Hi @lixunsong, I am using a single GPU with 16GB VRAM for training, and I am encountering a CUDA out-of-memory error. Can you tell me the minimum specifications required to start training? I reduce the batch_size and video's dimension as well

Jan 19 '24 12:01 AMujtaba57

I met the same question, I am using the 4 GPU with 24GB VRAM for training, It also reports errors.

Jan 22 '24 01:01 zhang-yige

我用的8*24 GB也是一样的情况不知道哪里能调整减少内存占用

Jan 22 '24 12:01 seijiang

We currently cannot provide a specific number for the minimum amount of VRAM needed to train a well expected model. If you want to reduce VRAM usage, we recommend starting by decreasing the batch size, and then by lowering the resolution. For stage-2, you can also reduce the video length (e.g. from 24 to 16 frames.)

Jan 22 '24 14:01 lixunsong

I'm using 8xV100(32GB), even I set 1 to batch size and 8 to height/width, 1 to sample_margin, still got the OOM error in training.

Jan 24 '24 08:01 guanghui0607

@guanghui0607 , Can you try testing it with A100x8, each having 40GB? I think this gonna be work.

Jan 24 '24 08:01 AMujtaba57

I'm using 8xV100(32GB), even I set 1 to batch size and 8 to height/width, 1 to sample_margin, still got the OOM error in training.

Can you run inference normally? It's abnormal to encounter an OOMerror when reducing the height and width to 8.

Jan 24 '24 08:01 lixunsong

After doing the following changes, it worked on the single GPU.

add retain_graph=True in the line torch.autograd.backward(outputs_with_grad, args_with_grad) in /opt/conda/envs/animate/lib/python3.10/site-packages/torch/utils/checkpoint.py: 157 line
Set use_8bit_adam and gradient_checkpointing as True
pip install bitsandbytes

Jan 26 '24 06:01 guanghui0607

I'm using 8xV100(32GB), even I set 1 to batch size and 8 to height/width, 1 to sample_margin, still got the OOM error in training.

Can you run inference normally? It's abnormal to encounter an OOMerror when reducing the height and width to 8.

I couldn't run inference normally, but when doing above changes, even I set height and width to 512, it also worked

Jan 26 '24 06:01 guanghui0607

@guanghui0607 , Can you try testing it with A100x8, each having 40GB? I think this gonna be work.
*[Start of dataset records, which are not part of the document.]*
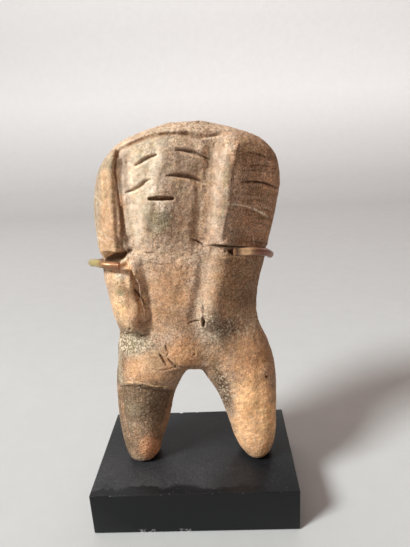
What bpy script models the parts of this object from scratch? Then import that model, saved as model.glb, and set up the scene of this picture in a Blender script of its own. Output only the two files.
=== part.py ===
"""A hand-modelled clay figurine of the Valdivia kind, on a black stone block.

The figure is one piece of fired clay: a thick cap of hair round a flat face,
arms laid on the body and two short tapering legs. A bent brass wire that
stands in the block comes round its neck and ends in two hooks.

Metres, +Z up. The face looks along -Y. The origin is the middle of the
block's underside. The tables of the clay figure are in millimetres.
"""
import math
from collections import namedtuple

import bmesh
import bpy
import numpy as np
from mathutils import Vector
from mathutils.bvhtree import BVHTree

MM = 0.001

# The block
PLINTH_WIDTH = 60.0 * MM
PLINTH_DEPTH = 40.0 * MM
PLINTH_HEIGHT = 13.3 * MM
PLINTH_EDGE = 0.25 * MM

# The clearance that touching pieces keep
GAP = 0.3 * MM

# The brass wire
WIRE_RADIUS = 1.0 * MM
POST_RADIUS = 1.25 * MM
POST_X = 18.0 * MM
POST_Y = 12.0 * MM
POST_SUNK = 8.5 * MM
CROSS_WIRE_HEIGHT = 76.7 * MM
BRAZE_RADIUS = 1.9 * MM
BRAZE_FORWARD = 0.5 * MM

# Steps of the smooth curves between two given points
LEVEL_STEPS = 8
CUT_STEPS = 4
WIRE_STEPS = 2

# Facets of the drilled hole and of the brazed joint
HOLE_SIDES = 24
BRAZE_SIDES = 14
BRAZE_RINGS = 10

# Below this, the points of a closed tube are one point
WELD_DISTANCE = 0.01 * MM

# The clay figure
FOOT_HEIGHT = 13.6
RING_MIDDLE_BACK = 0.5
RING_POINTS = 72
RING_STEP = 1.2
CLAY_VOXEL = 0.55 * MM
CLAY_SMOOTH_PASSES = 8
CLAY_SETTLE_PASSES = 2
CLAY_SMOOTHING = 0.5
CLAY_TRIANGLES = 6000

# A press fades out where the clay turns away from it; 1 would fade it from
# the middle of the face outward, more keeps it whole further round
PRESS_WRAP = 1.6

# From here, well before the clay, a ray looks for its front, in millimetres
RAY_START = -60.0

# How far, in its own radii, an incised line's cutter stands above the clay
CUTTER_LIFT = 0.1

# Edges sharper than these angles keep their corner when shaded
CLAY_CORNER = math.radians(50)
BRASS_CORNER = math.radians(45)

# A level of a limb or of the trunk: height, its left, right, front and back
# edge, and how square its outline is (2 is an ellipse)
Level = namedtuple("Level", "height left right front back square")

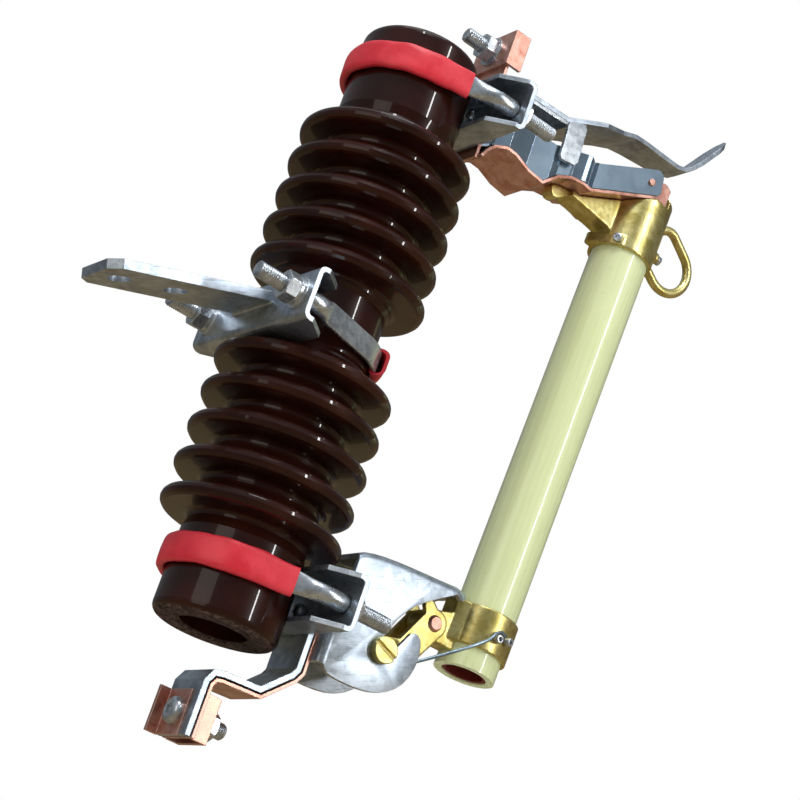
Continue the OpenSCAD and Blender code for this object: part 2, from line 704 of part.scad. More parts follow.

thanks! I haven't got a100 yet, will try once i get it

Jan 26 '24 07:01 guanghui0607

I'm using 8xV100(32GB), even I set 1 to batch size and 8 to height/width, 1 to sample_margin, still got the OOM error in training.

Can you run inference normally? It's abnormal to encounter an OOMerror when reducing the height and width to 8.
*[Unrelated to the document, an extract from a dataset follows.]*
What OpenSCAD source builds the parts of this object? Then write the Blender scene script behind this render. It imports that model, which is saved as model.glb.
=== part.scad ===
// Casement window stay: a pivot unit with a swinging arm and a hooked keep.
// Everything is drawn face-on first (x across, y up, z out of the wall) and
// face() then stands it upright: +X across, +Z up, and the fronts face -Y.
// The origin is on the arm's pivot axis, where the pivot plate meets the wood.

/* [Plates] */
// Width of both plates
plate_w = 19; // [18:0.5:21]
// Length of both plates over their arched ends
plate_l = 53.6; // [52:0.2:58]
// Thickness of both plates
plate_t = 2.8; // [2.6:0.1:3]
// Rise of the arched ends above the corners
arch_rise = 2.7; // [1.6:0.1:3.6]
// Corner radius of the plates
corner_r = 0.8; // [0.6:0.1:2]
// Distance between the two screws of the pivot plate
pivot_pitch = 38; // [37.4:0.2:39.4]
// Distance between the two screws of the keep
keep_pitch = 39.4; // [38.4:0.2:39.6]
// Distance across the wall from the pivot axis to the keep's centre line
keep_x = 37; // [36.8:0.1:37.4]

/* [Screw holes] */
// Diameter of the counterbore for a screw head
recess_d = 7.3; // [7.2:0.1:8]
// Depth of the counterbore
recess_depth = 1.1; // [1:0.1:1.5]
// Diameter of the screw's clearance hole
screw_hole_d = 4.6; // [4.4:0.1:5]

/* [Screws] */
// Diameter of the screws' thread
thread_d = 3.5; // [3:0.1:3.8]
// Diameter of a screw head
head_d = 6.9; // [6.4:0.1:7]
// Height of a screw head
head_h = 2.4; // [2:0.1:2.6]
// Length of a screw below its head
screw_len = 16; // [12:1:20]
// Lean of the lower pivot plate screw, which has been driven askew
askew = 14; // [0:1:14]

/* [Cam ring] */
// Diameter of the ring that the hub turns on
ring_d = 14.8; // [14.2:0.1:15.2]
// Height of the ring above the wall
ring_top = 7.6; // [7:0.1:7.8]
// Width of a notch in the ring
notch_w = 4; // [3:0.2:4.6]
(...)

I couldn't run inference normally, but when doing above changes, even I set height and width to 512, it also worked Can you train in 8 * V100 now?

Jan 30 '24 12:01 renrenzsbbb

I'm using 8xV100(32GB), even I set 1 to batch size and 8 to height/width, 1 to sample_margin, still got the OOM error in training.
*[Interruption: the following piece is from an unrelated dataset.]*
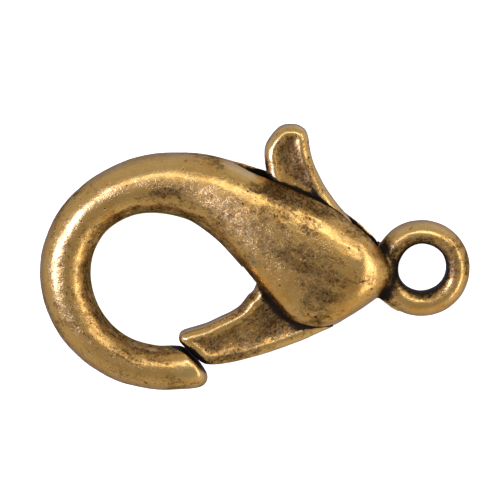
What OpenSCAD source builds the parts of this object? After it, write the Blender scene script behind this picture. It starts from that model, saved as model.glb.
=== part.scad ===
// Lobster clasp: a cast hook body with an eye, and a sprung lever that closes the hook.
// Millimetres. It lies flat: +X runs along the clasp towards the eye, +Y towards the thumb tab,
// +Z through its thickness. The origin is the middle of the eye's hole, at half the thickness.

/* [Hook] */
// Radius of the hook's curve, to the middle of the wire
hook_r = 5.33; // [4.6:0.01:6.2]
// Distance from the middle of the eye back to the middle of the hook's curve
hook_back = 15.45; // [14:0.05:17.5]
// Distance that the middle of the hook's curve lies below the middle of the eye
hook_low = 0.44; // [0:0.02:0.9]
// Width of the wire round the back of the hook, seen from the front
wire_w = 2.96; // [2.4:0.02:3.4]
// Thickness of the wire, front to back
wire_t = 3.04; // [2.4:0.02:3.6]
// Width of the wire at the hook's tip, seen from the front
tip_w = 2.62; // [2.2:0.02:3.2]
// Length of the straight stretch from the hook's curve to the tip's face
tip_run = 2.1; // [1.8:0.02:2.5]
// Slope of the tip's face, in degrees from the clasp's length
mouth_angle = 45; // [40:1:50]

/* [Body] */
// Width across the body where it is widest, seen from the front
body_w = 7.45; // [6.6:0.05:8.2]
// Thickness of the body, front to back
body_t = 4.8; // [4.2:0.05:5.6]
// Distance from the middle of the eye to the nose of the body
nose_gap = 1.82; // [1.7:0.01:2.0]
// Distance that the nose lies below the middle of the eye
nose_low = 0.33; // [0.1:0.01:0.6]
// Width of the slot that the lever swings in
slot_w = 2.2; // [1.8:0.02:2.6]
// Radius of the pocket inside the body that holds the spring
pocket_r = 3.05; // [2.9:0.01:3.1]

/* [Eye] */
// Radius of the eye's hole
eye_r = 1.45; // [1.2:0.01:1.5]
// Width of the eye's metal round the hole
eye_w = 1.36; // [1.1:0.02:1.6]
// Thickness of the eye, front to back
eye_t = 2.1; // [1.7:0.05:2.5]
// Length of the straight wall inside the eye's hole
eye_land = 0.9; // [0.6:0.05:1.2]

/* [Lever] */
// Distance from the middle of the eye back to the pivot
pivot_back = 6.8; // [6.5:0.05:7.1]
// Distance that the pivot lies below the middle of the eye
pivot_low = 0.47; // [0.2:0.01:0.7]
// Width of the gate arm, seen from the front
arm_w = 2.7; // [2.4:0.05:3]
// Height of the thumb tab's top above the pivot
tab_rise = 8.78; // [8:0.02:9.6]
// Width of the thumb tab, seen from the front
tab_w = 2.46; // [2.1:0.02:2.8]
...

Can you run inference normally? It's abnormal to encounter an OOMerror when reducing the height and width to 8.

I couldn't run inference normally, but when doing above changes, even I set height and width to 512, it also worked Can you train in 8 * V100 now?

No, i can only train it on a single v100, but it stopped without any error after training 20% of train steps

Jan 31 '24 03:01 guanghui0607

managed to train model on 8*v100 GPUs by just changing the value of use_8bit_adam to true, and train_width/train_height to 256 in the default config file

Jan 31 '24 06:01 guanghui0607

managed to train model on 8*v100 GPUs by just changing the value of use_8bit_adam to true, and train_width/train_height to 256 in the default config file

Thanks for your advice. Can you get good result in the setting for the first stage?

Jan 31 '24 12:01 renrenzsbbb

managed to train model on 8*v100 GPUs by just changing the value of use_8bit_adam to true, and train_width/train_height to 256 in the default config file

I find that changing the value of use_8bit_adam to true can greatly reduce the memory, and I can train it with 768 * 768 in batchsize = 1 or 512 * 512 in batch size =2

Jan 31 '24 12:01 renrenzsbbb

After doing the following changes, it worked on the single GPU.

add retain_graph=True in the line torch.autograd.backward(outputs_with_grad, args_with_grad) in /opt/conda/envs/animate/lib/python3.10/site-packages/torch/utils/checkpoint.py: 157 line

Set use_8bit_adam and gradient_checkpointing as True

pip install bitsandbytes

yesh, it works, using V100(32G)

May 08 '24 14:05 duanjiding